When you walk into the bar, the shop assistant may ask you with a smile which country you wish to help, what the recommended project are or perhaps you would like to order the things you like directly. Shebeen offers at least 12 types of beers, an assortment of wines, coffee and meals daily. Liquors such as tequila are imported from 11 developing nations. Each month, after deducting costs such as store rent and employee salaries, the remainder is donated to development projects in the countries from where the products are imported. At Shebeen, each glass of margarita, each serving of smoked tofu and beef or pork salad, or even each bite of blue cheese indirectly help 11 developing countries to improve the lives of local residents. For example, Ethiopian beer provides farming implements for farmers in remote regions, while South African red wine donates books to students in KwaZulu-Natal, South Africa.
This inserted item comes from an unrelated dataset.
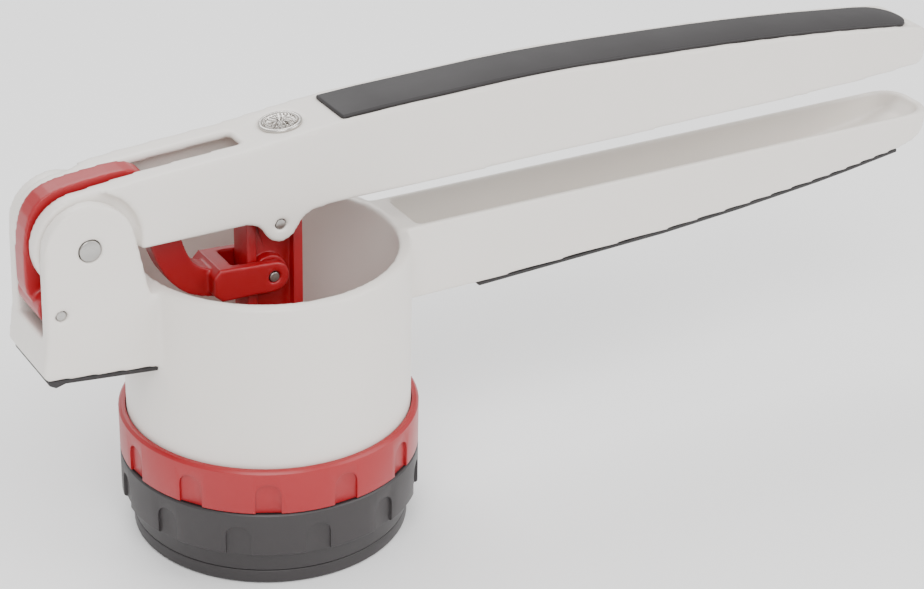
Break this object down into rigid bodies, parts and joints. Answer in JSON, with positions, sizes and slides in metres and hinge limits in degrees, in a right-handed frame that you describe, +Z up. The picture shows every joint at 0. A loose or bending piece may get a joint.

Shebeen is involved in a plethora of projects; in addition to improving the literacy rate of schoolchildren in Asia and Africa, women are also given an opportunity to receive education. The projects benefit many people in different countries, including helping underprivileged youths in Cambodia, Laos or Kenya to obtain employment, helping small farmers in Sub-Saharan Africa to develop innovative agriculture, prevent mother to child transmission of HIV in Africa, providing reading glasses for economically disadvantaged communities in developing countries and providing loans for independent farmers in Africa or Latin America in order to help them achieve financial independence.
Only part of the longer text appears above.